Write out the data again in full, exactly as it reads.

## Recorded data:
══════

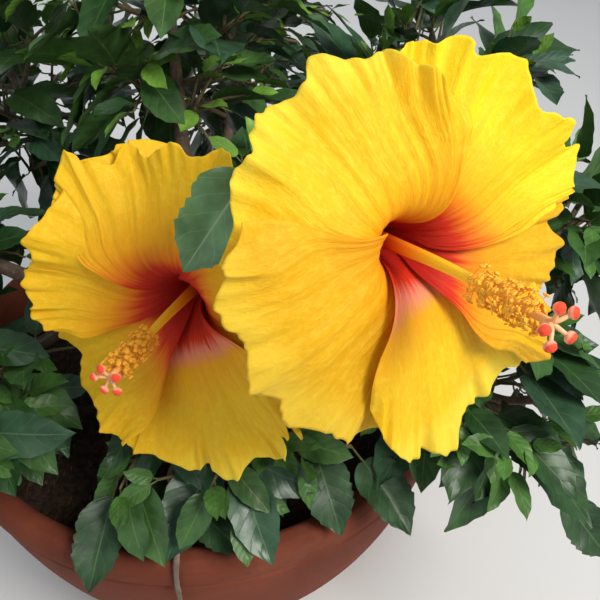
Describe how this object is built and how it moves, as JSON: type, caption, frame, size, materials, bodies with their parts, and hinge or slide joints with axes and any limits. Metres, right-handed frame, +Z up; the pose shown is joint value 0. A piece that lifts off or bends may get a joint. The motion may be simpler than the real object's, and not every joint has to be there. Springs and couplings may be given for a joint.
{
  "type": "potted hibiscus shrub",
  "caption": "Low, spreading hibiscus shrub with open yellow flowers and dark toothed leaves, growing in a round terracotta bowl pot.",
  "frame": {"origin": "centre of the pot's flat underside, on the ground it stands on", "axes": "+Z up along the pot's axis; the two open flowers are on the -Y side, and +X is to the right as they are seen from there"},
  "size_m": [0.6457, 0.5576, 0.553],
  "materials": {
    "terracotta": "matte",
    "soil": "matte",
    "bark": "matte",
    "leaf": "satin",
    "petal": "satin",
    "column": "satin",
    "calyx": "satin"
  },
  "bodies": {
    "root": {"bough_back": "bark", "bough_back_left": "bark", "bough_back_right": "bark", "bough_front": "bark", "bough_front_left": "bark", "bough_front_right": "bark", "bough_left": "bark", "bough_right": "bark", "bough_top": "bark", "calyx_left": "calyx", "calyx_right": "calyx", "column_left": "column", "column_right": "column", "flower_bough_left": "bark", "flower_bough_right": "bark", "flower_shoot_left": "leaf", "flower_shoot_right": "leaf", "foliage_back": "leaf", "foliage_back_left": "leaf", "foliage_back_right": "leaf", "foliage_front": "leaf", "foliage_front_left": "leaf", "foliage_front_right": "leaf", "foliage_left": "leaf", "foliage_right": "leaf", "foliage_top": "leaf", "petals_left": "petal", "petals_right": "petal", "pot": "terracotta", "soil": "soil", "trunk": "bark"}
  },
  "joints": []
}
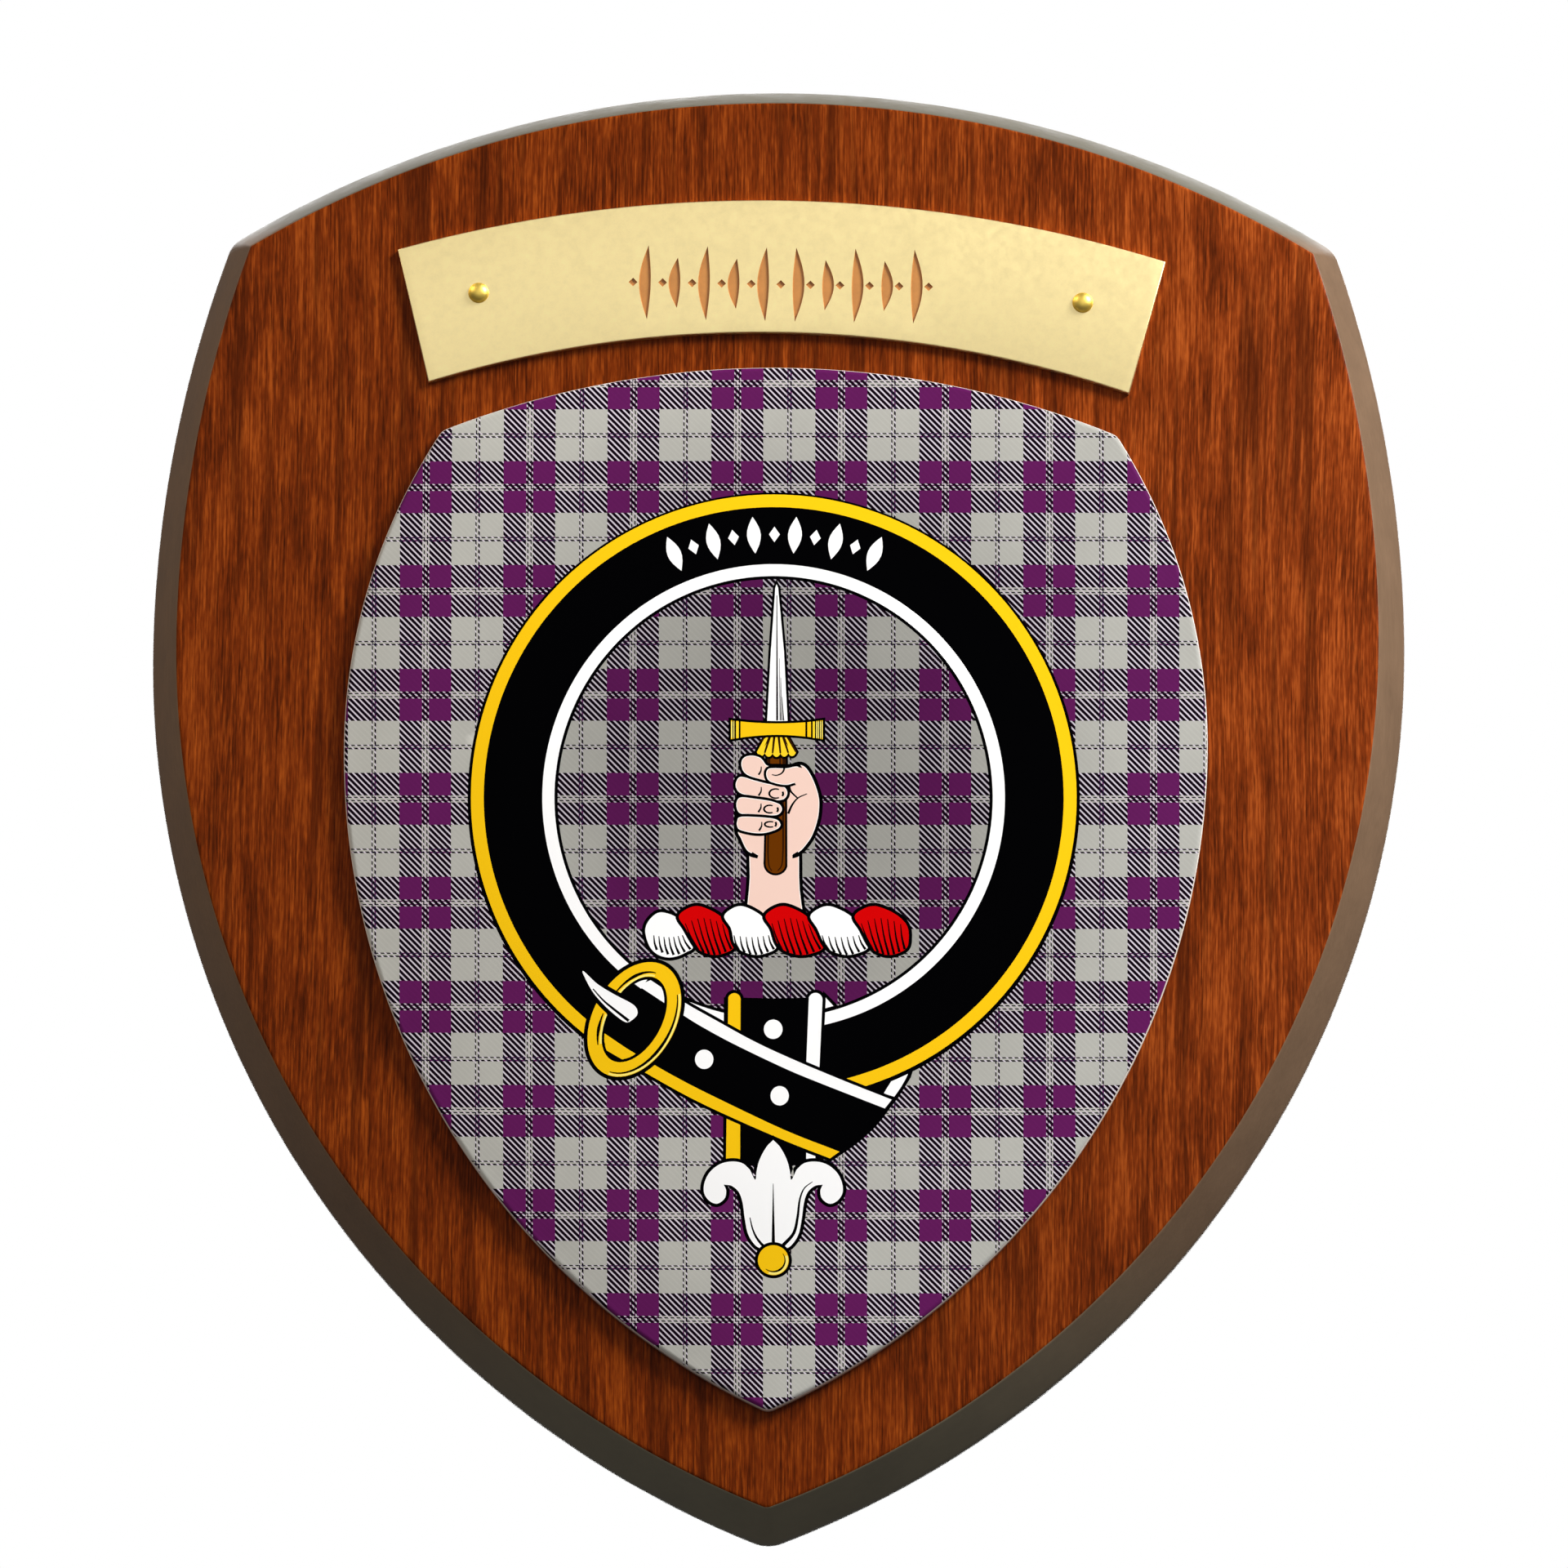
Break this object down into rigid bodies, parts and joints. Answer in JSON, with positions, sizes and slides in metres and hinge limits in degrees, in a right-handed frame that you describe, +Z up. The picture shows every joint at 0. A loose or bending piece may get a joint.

══════

## ANSWER TO THIS PROBLEM:
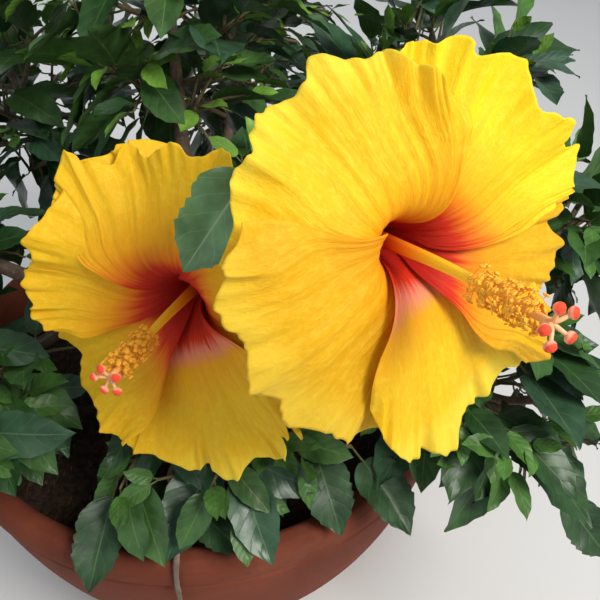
Describe how this object is built and how it moves, as JSON: type, caption, frame, size, materials, bodies with their parts, and hinge or slide joints with axes and any limits. Metres, right-handed frame, +Z up; the pose shown is joint value 0. A piece that lifts off or bends may get a joint. The motion may be simpler than the real object's, and not every joint has to be there. Springs and couplings may be given for a joint.
{
  "type": "potted hibiscus shrub",
  "caption": "Low, spreading hibiscus shrub with open yellow flowers and dark toothed leaves, growing in a round terracotta bowl pot.",
  "frame": {"origin": "centre of the pot's flat underside, on the ground it stands on", "axes": "+Z up along the pot's axis; the two open flowers are on the -Y side, and +X is to the right as they are seen from there"},
  "size_m": [0.6457, 0.5576, 0.553],
  "materials": {
    "terracotta": "matte",
    "soil": "matte",
    "bark": "matte",
    "leaf": "satin",
    "petal": "satin",
    "column": "satin",
    "calyx": "satin"
  },
  "bodies": {
    "root": {"bough_back": "bark", "bough_back_left": "bark", "bough_back_right": "bark", "bough_front": "bark", "bough_front_left": "bark", "bough_front_right": "bark", "bough_left": "bark", "bough_right": "bark", "bough_top": "bark", "calyx_left": "calyx", "calyx_right": "calyx", "column_left": "column", "column_right": "column", "flower_bough_left": "bark", "flower_bough_right": "bark", "flower_shoot_left": "leaf", "flower_shoot_right": "leaf", "foliage_back": "leaf", "foliage_back_left": "leaf", "foliage_back_right": "leaf", "foliage_front": "leaf", "foliage_front_left": "leaf", "foliage_front_right": "leaf", "foliage_left": "leaf", "foliage_right": "leaf", "foliage_top": "leaf", "petals_left": "petal", "petals_right": "petal", "pot": "terracotta", "soil": "soil", "trunk": "bark"}
  },
  "joints": []
}
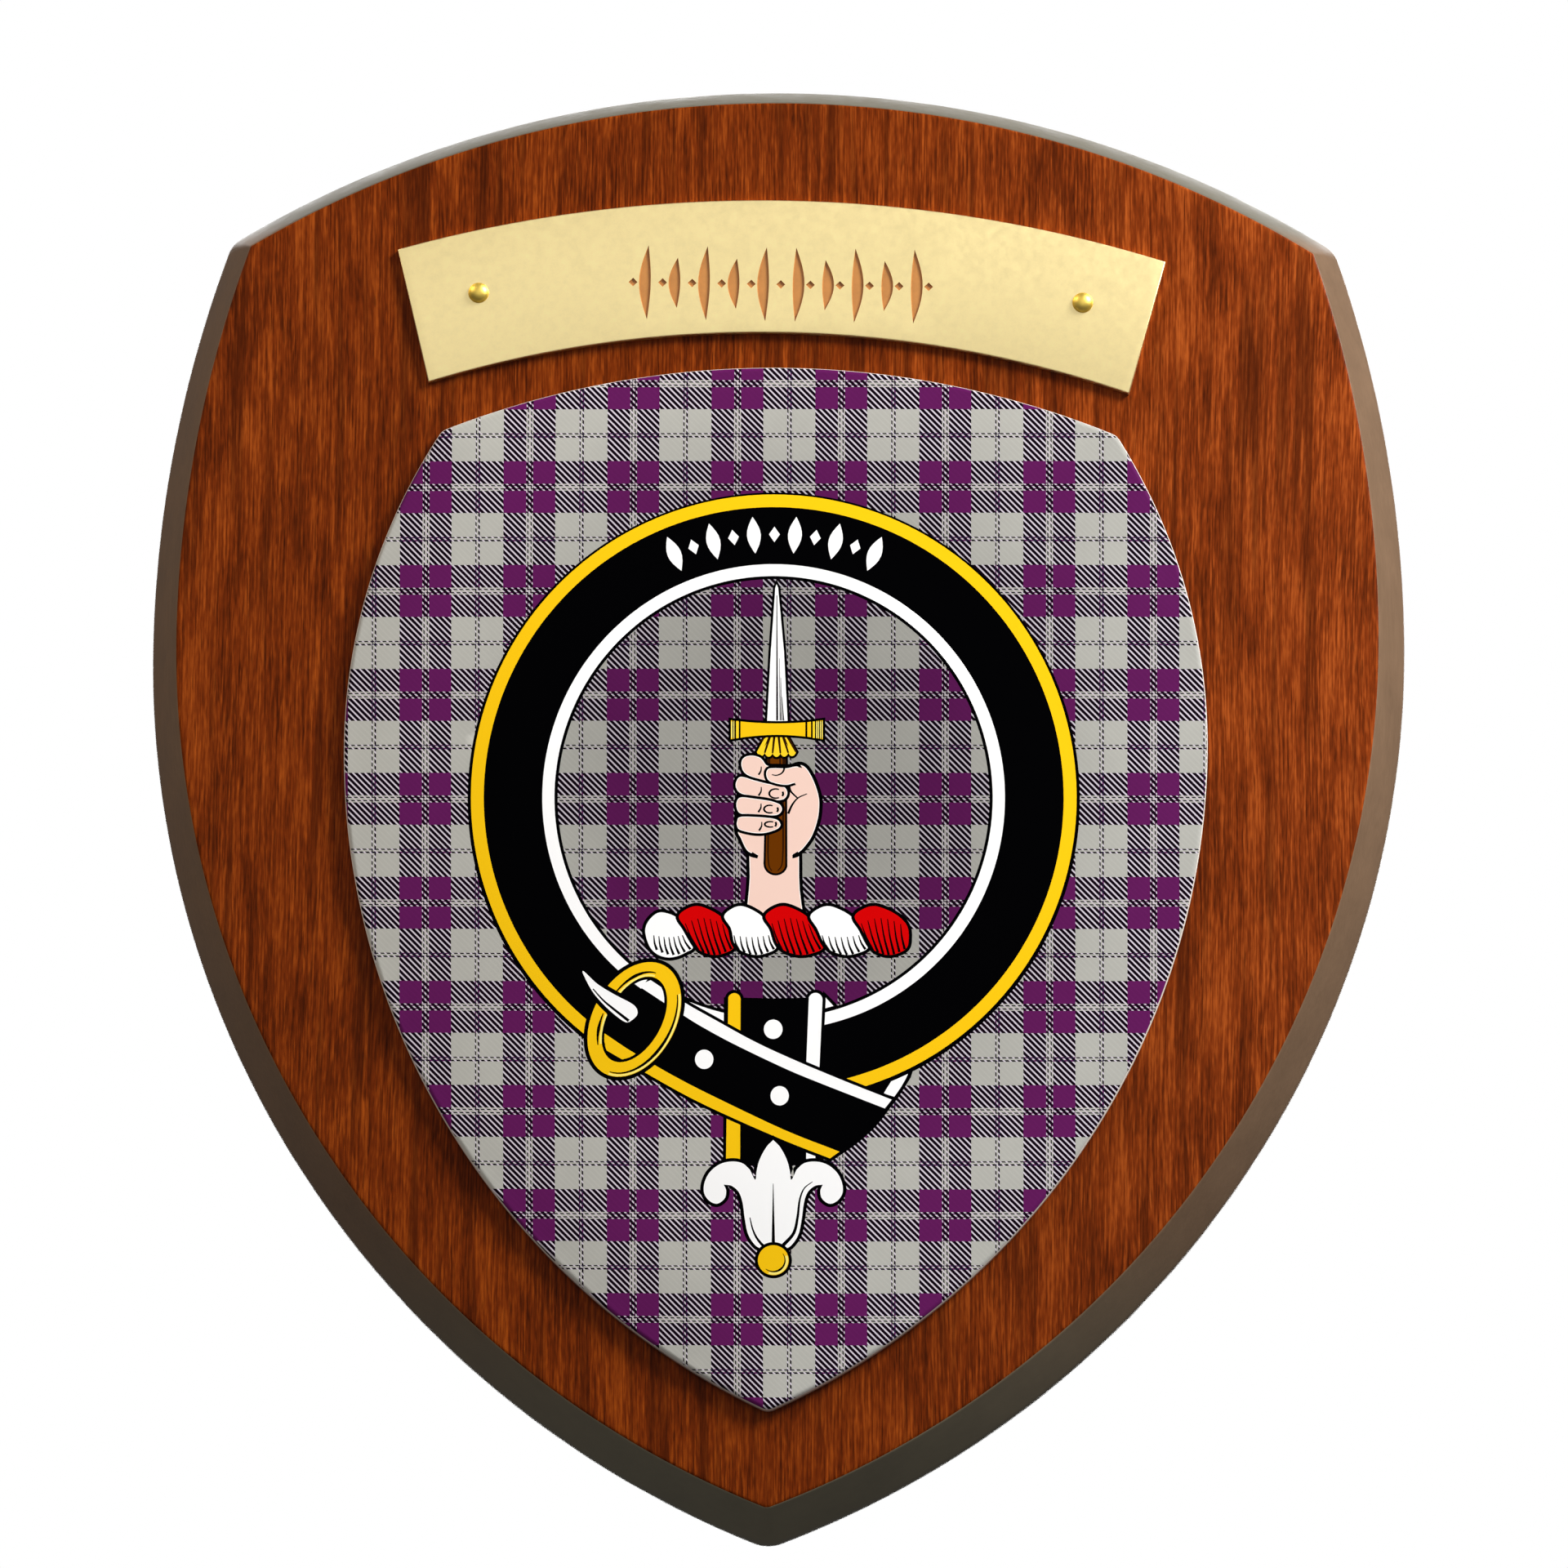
Break this object down into rigid bodies, parts and joints. Answer in JSON, with positions, sizes and slides in metres and hinge limits in degrees, in a right-handed frame that you describe, +Z up. The picture shows every joint at 0. A loose or bending piece may get a joint.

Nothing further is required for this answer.